**GIVEN INSTRUCTION:**
Gather up every line that includes the string "solid".

begin SOURCE DATA

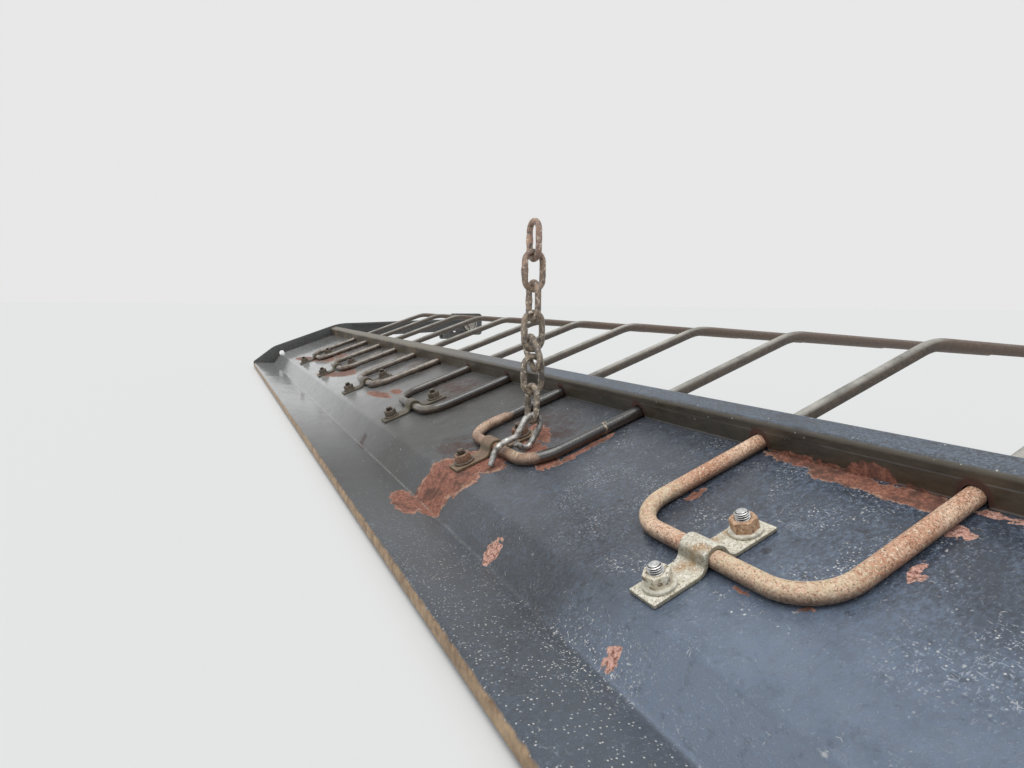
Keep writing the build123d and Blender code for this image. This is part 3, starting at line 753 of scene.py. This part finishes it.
# Lift chain: oval links of 5.5 mm wire, each butt welded on one side, so there the wire is a little thicker.
# It is bare steel, rusty brown above and rubbed greyer below, with lumps of scale, and pale patches all over
# that are partly dirt and partly painted highlights.
bpy.ops.object.select_all(action="DESELECT")
wire_radius = 0.00275
end_radius = 0.00825
half_straight = 0.007
third_link_lean = radians(-41.7)
bpy.ops.mesh.primitive_torus_add(major_radius=end_radius, minor_radius=wire_radius, major_segments=28,
                                 minor_segments=14, rotation=(pi / 2, 0, 0))
link = bpy.context.object
link.name = "link"
bpy.ops.object.transform_apply()

# The ring is pulled apart into two ends with straight sides between, and one side is thickened at its weld.
for sign in (1, -1):
    choose(link, lambda co: co.z * sign > 0.0001)
    bpy.ops.transform.translate(value=(0, 0, half_straight * sign))
    bpy.ops.object.mode_set(mode="OBJECT")
for side in link.data.edges:
    ends = [link.data.vertices[index].co for index in side.vertices]
    side.select = abs(ends[0].z - ends[1].z) > 0.005
for corner in link.data.vertices:
    corner.select = False
for face in link.data.polygons:
    face.select = False
bpy.ops.object.mode_set(mode="EDIT")
bpy.ops.mesh.select_mode(type="EDGE")
bpy.ops.mesh.subdivide(number_cuts=4)
bpy.ops.object.mode_set(mode="OBJECT")
choose(link, lambda co: co.x < 0 and abs(co.z) < 0.0020)
bpy.ops.transform.resize(value=(1.13, 1.13, 1.0), center_override=(-end_radius, 0, 0))
bpy.ops.object.mode_set(mode="OBJECT")
settle(link, "SUBSURF", levels=2, render_levels=2)
scale_lumps = bpy.data.textures.new("scale_lumps", "CLOUDS")
scale_lumps.noise_scale = 0.0035
scale_lumps.noise_depth = 2
chain_steel, shader, place = finish("rusty_chain", 0.42, metallic=0.15, ior=2.2)
height = axes(ragged(place, 0.03, 40))[2]
broad = grain(place, 120, 6, 0.65)
upper = blend(broad, (0.135, 0.058, 0.032), (0.52, 0.300, 0.185))
lower = blend(broad, (0.055, 0.034, 0.020), (0.34, 0.25, 0.155))
coat = blend(spread(height, 0.045, 0.110), lower, upper)
# Pale cream patches: partly dirt, partly painted highlights.
coat = blend(times(grain(place, 300, 5, 0.72, 0.56, 0.62), 0.9), coat, (0.86, 0.73, 0.57))
coat = blend(grain(place, 210, 5, 0.7, 0.54, 0.60), coat, (0.038, 0.022, 0.014))
show(shader, coat)
relief(shader, grain(place, 700, 7, 0.7, 0.36, 0.62), 0.00028)
paint(link, chain_steel)
for number in range(1, 8):
    low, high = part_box(f"link_{number}")
    at = [(a + b) / 2 for a, b in zip(low, high)]
    turn = (0, 0, 0) if number % 2 else (0, 0, pi / 2)
    if number == 3:
        turn = (0, third_link_lean, 0)
    piece = copy_of(link, f"chain_link_{number}", at, turn)
    settle(piece, "DISPLACE", texture=scale_lumps, texture_coords="LOCAL", strength=0.0004, mid_level=0.68)
    only(piece)
    bpy.ops.object.shade_smooth()
    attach(piece, "chain")
    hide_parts(f"link_{number}")
bpy.data.objects.remove(link)

# Chain hook: 5 mm wire bent to an eye round the lowest link and on over the tine, hammered and rubbed bright.
# Its two cut ends are rounded off, and dark nicks and a little rust are left in the hollows.


def freed(solid, name):
    """A copy of a CAD solid with a mesh of its own, closed along the seams of its faces."""
    piece = copy_of(bpy.data.objects[solid], name)
    for key in list(piece.keys()):
        del piece[key]
    bpy.ops.object.mode_set(mode="EDIT")
    bpy.ops.mesh.select_all(action="SELECT")
    bpy.ops.mesh.remove_doubles(threshold=0.000005)
    bpy.ops.object.mode_set(mode="OBJECT")
    return piece


hook = freed("chain_hook", "lift_hook")
settle(hook, "REMESH", mode="VOXEL", voxel_size=0.00055)
settle(hook, "SMOOTH", factor=0.5, iterations=2)
hammer_marks = bpy.data.textures.new("hammer_marks", "CLOUDS")
hammer_marks.noise_scale = 0.004
settle(hook, "DISPLACE", texture=hammer_marks, texture_coords="LOCAL", strength=0.0006, mid_level=0.15)
bpy.ops.object.shade_smooth()
hook_steel, shader, place = finish("bright_hammered_steel", 0.42, metallic=0.7, ior=1.6)
broad = grain(place, 170, 6, 0.65, 0.38, 0.62)
coat = blend(broad, (0.20, 0.185, 0.165), (0.62, 0.605, 0.58))
coat = blend(grain(place, 300, 5, 0.65, 0.56, 0.68), coat, (0.085, 0.06, 0.045))
show(shader, coat, spread(broad, 0, 1, 0.62, 0.36))
relief(shader, grain(place, 520, 6, 0.65, 0.3, 0.7), 0.00016)
paint(hook, hook_steel)
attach(hook, "guard")
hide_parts("chain_hook")

# End arms, wall brackets and stops: plate cut to shape, bent or welded, and painted the sheet's charcoal.
# Dust has settled on their tops, the edges are worn to bare metal, and rust runs from the holes.
plate_paint, shader, place = finish("charcoal_paint_plate", 0.42, ior=1.6)
clouds = grain(place, 12, 6, 0.6)
mottle = grain(place, 200, 8, 0.7, 0.40, 0.66)
colour = blend(clouds, (0.034, 0.034, 0.032), (0.066, 0.064, 0.059))
colour = blend(times(mottle, 0.55), colour, (0.13, 0.135, 0.145))
dust = times(spread(facing_up(shader), 0.5, 0.9), grain(place, 60, 6, 0.6))
colour = blend(times(dust, 0.6), colour, (0.21, 0.185, 0.15))
chips = grain(place, 75, 7, 0.7, 0.63, 0.66)
colour = blend(chips, colour, blend(grain(place, 330, 6, 0.7), (0.15, 0.06, 0.04), (0.30, 0.15, 0.10)))
colour = blend(specks(place, 240, 0.20, 0.14), colour, (0.50, 0.47, 0.42))
from_middle = node(place, "Math", {0: plus(axes(place)[0], -middle)}, operation="ABSOLUTE").outputs[0]
at_wall = spread(from_middle, 1.070, 1.071)
torn = ragged(place, 0.006, 110)
rings = [times(along_line(torn, y, z, 0.011), at_wall) for y in (0.040, -0.040) for z in (0.020, -0.020)]
eye_rust = most(along_line(torn, 0.0, 0.0, 0.026), *rings)
colour = blend(times(eye_rust, 0.8), colour, (0.125, 0.062, 0.034))
show(shader, colour, spread(most(chips, eye_rust, dust), 0, 1, 0.38, 0.82))
relief(shader, plus(mottle, times(chips, -1.5)), 0.00012)


def eased(solid, name, width, body, coating):
    """A copy of a CAD solid with its sharp edges rounded a little, which takes the solid's place."""
    piece = freed(solid, name)
    settle(piece, "BEVEL", width=width, segments=3, limit_method="ANGLE", angle_limit=radians(40))
    smooth(piece, 35)
    paint(piece, coating)
    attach(piece, body)
    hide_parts(solid)


for side in ("left", "right"):
    eased(f"arm_{side}", f"end_arm_{side}", 0.0006, "guard", plate_paint)
    eased(f"bracket_{side}", f"wall_bracket_{side}", 0.0008, "brackets", plate_paint)
    eased(f"stop_{side}", f"rest_stop_{side}", 0.0012, "brackets", plate_paint)

# Welds: stitch beads that hold the end arms to the sheet and the rail, the bushes in the arms and the stops
# on their brackets. Each is a row of small ripples laid by hand, painted over and rusting through in patches.
bpy.ops.object.select_all(action="DESELECT")
bpy.ops.mesh.primitive_uv_sphere_add(segments=10, ring_count=6, radius=0.0019)
ripple = bpy.context.object
ripple.name = "ripple"
bpy.ops.object.mode_set(mode="EDIT")
bpy.ops.transform.resize(value=(1.0, 0.62, 0.80))
bpy.ops.object.mode_set(mode="OBJECT")
only(ripple)
bpy.ops.object.shade_smooth()
weld_paint, shader, place = finish("painted_weld", 0.55, ior=1.6)
broad = grain(place, 110, 4, 0.65)
colour = blend(broad, (0.035, 0.034, 0.034), (0.085, 0.080, 0.074))
colour = blend(grain(place, 210, 4, 0.65, 0.52, 0.62), colour, (0.17, 0.085, 0.048))
show(shader, colour, spread(broad, 0, 1, 0.72, 0.42))
relief(shader, grain(place, 520, 4, 0.65, 0.3, 0.7), 0.00012)
ripple.data.materials.append(weld_paint)


def bead(length, at, turn=(0, 0, 0)):
    """A straight run of ripples along Y, turned and set on its seam."""
    run = copy_of(ripple, "bead")
    count = round(length / ripple_step)
    settle(run, "ARRAY", count=count, use_relative_offset=False, use_constant_offset=True,
           constant_offset_displace=(0, ripple_step, 0))
    run.location = (0, -ripple_step / 2 * (count - 1), 0)
    only(run)
    bpy.ops.object.transform_apply()
    run.rotation_euler = turn
    bpy.ops.object.transform_apply()
    run.location = at
    bpy.ops.object.transform_apply()
    return run


def ring_bead(x, radius):
    """A run of ripples round a bush, about the pivot's axis."""
    run = copy_of(ripple, "bead", (0, 0, radius))
    bpy.ops.object.mode_set(mode="EDIT")
    bpy.ops.mesh.select_all(action="SELECT")
    bpy.ops.mesh.spin(steps=68, angle=2 * pi * 68 / 69, dupli=True, center=(0, 0, 0), axis=(1, 0, 0))
    bpy.ops.object.mode_set(mode="OBJECT")
    run.location = (x, 0, 0)
    only(run)
    bpy.ops.object.transform_apply()
    return run


def joined(beads, name, body):
    """The runs made one piece that rides on a body."""
    piece = merge(beads)
    piece.name = name
    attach(piece, body)


ripple_step = 0.0016
arm_inner = 1.0510
arm_outer = 1.0570
bracket_inner = 1.0715
bush_rim = 0.0172
stop_front = -0.0852
stop_rear = -0.0648
stop_height = -0.0328
stop_foot = -0.0430
sunk = 0.0004
over = sunk
under = -0.003 - sunk
half_band = [(a + b) / 2 for a, b in zip(second_bend, first_bend)]
half_lip = [(a + b) / 2 for a, b in zip(first_bend, lip_edge)]
guard_beads = []
bracket_beads = []
for hand in (1, -1):
    inner = middle + hand * (arm_inner - sunk)
    for off in (over, under):
        for down in (0.022, 0.076, 0.130):
            guard_beads.append(bead(0.030, (inner, *on_slope(down, off)), (slope, 0, 0)))
        guard_beads.append(bead(0.020, (inner, half_band[0], half_band[1] + off * 1.5), (band_fall, 0, 0)))
        guard_beads.append(bead(0.026, (inner, half_lip[0], half_lip[1] + off), (-lip_rise, 0, 0)))
    guard_beads.append(bead(0.014, (inner, *on_slope(-0.009, rail_height + 0.0003)), (slope, 0, 0)))
    guard_beads.append(bead(0.016, (inner, *on_slope(sunk, rail_height / 2)), (slope + pi / 2, 0, 0)))
    for off in (arm_inner - 0.0003, arm_outer + 0.0003):
        guard_beads.append(ring_bead(middle + hand * off, bush_rim))
    seam = middle + hand * (bracket_inner - sunk)
    for end in (stop_front, stop_rear):
        bracket_beads.append(bead(0.016, (seam, end, stop_height), (pi / 2, 0, 0)))
    bracket_beads.append(bead(0.016, (seam, (stop_front + stop_rear) / 2, stop_foot)))
for number in range(-6, 7):
    guard_beads.append(bead(0.030, (middle + number * 0.15, *on_slope(-0.0194, 0.0002)), (0, 0, pi / 2)))
joined(guard_beads, "guard_welds", "guard")
joined(bracket_beads, "bracket_welds", "brackets")
bpy.data.objects.remove(ripple)

# Pivots: turned bushes welded into the arms, pins through them, plain washers and sprung linch pins.
# They are bare steel, greasy and dark where they turn, with a bright ring where the washer rubs.
pivot_steel, shader, place = finish("greased_bare_steel", 0.36, metallic=0.85, ior=1.6)
broad = grain(place, 90, 6, 0.65)
turning = grain(stretched(place, (1.0, 0.05, 0.05)), 1500, 3, 0.6, 0.3, 0.7)
coat = blend(broad, (0.13, 0.105, 0.085), (0.44, 0.42, 0.39))
coat = blend(times(turning, 0.4), coat, (0.56, 0.54, 0.50))
coat = blend(grain(place, 130, 5, 0.65, 0.56, 0.68), coat, (0.16, 0.075, 0.04))
show(shader, coat, spread(broad, 0, 1, 0.60, 0.30))
relief(shader, plus(turning, broad), 0.00006)
for side in ("left", "right"):
    eased(f"bush_{side}", f"arm_bush_{side}", 0.0006, "guard", pivot_steel)
    eased(f"pin_{side}", f"pivot_pin_{side}", 0.0008, "brackets", pivot_steel)
pin_zinc, shader, place = finish("zinc_washer_and_linch_pin", 0.45, metallic=0.6, ior=1.6)
broad = grain(place, 160, 6, 0.65)
coat = blend(broad, (0.34, 0.32, 0.26), (0.62, 0.60, 0.54))
coat = blend(grain(place, 240, 5, 0.65, 0.57, 0.66), coat, (0.24, 0.13, 0.075))
show(shader, coat, spread(broad, 0, 1, 0.60, 0.36))
relief(shader, grain(place, 600, 5, 0.6, 0.3, 0.7), 0.00012)
for side in ("left", "right"):
    eased(f"washer_{side}", f"pin_washer_{side}", 0.0005, "brackets", pin_zinc)
    eased(f"linch_{side}", f"linch_pin_{side}", 0.0004, "brackets", pin_zinc)

# Linch rings: 2.8 mm spring wire bent to a ring, hinged in each linch pin's head and snapped down round the
# pivot pin's end, so that the linch pin can't shake out. The wire is zinc plated and gone dull.
ring_radius = 0.0202
ring_off = 1.0330
ring_lean = radians(-7.5)
for name, hand in (("linch_ring_left", 1), ("linch_ring_right", -1)):
    bpy.ops.object.select_all(action="DESELECT")
    bpy.ops.mesh.primitive_torus_add(major_radius=ring_radius, minor_radius=0.0014, major_segments=56,
                                     minor_segments=12, rotation=(0, pi / 2, 0))
    ring_wire = bpy.context.object
    ring_wire.name = name
    bpy.ops.object.transform_apply()
    ring_wire.rotation_euler = (0, ring_lean * hand, 0)
    ring_wire.location = (middle + hand * ring_off, 0, 0.0012)
    bpy.ops.object.transform_apply()
    bpy.ops.object.shade_smooth()
    ring_wire.data.materials.append(pin_zinc)
    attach(ring_wire, "brackets")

end SOURCE DATA

**THE REPLY:**
def freed(solid, name):
    """A copy of a CAD solid with a mesh of its own, closed along the seams of its faces."""
    piece = copy_of(bpy.data.objects[solid], name)
def eased(solid, name, width, body, coating):
    """A copy of a CAD solid with its sharp edges rounded a little, which takes the solid's place."""
    piece = freed(solid, name)
    hide_parts(solid)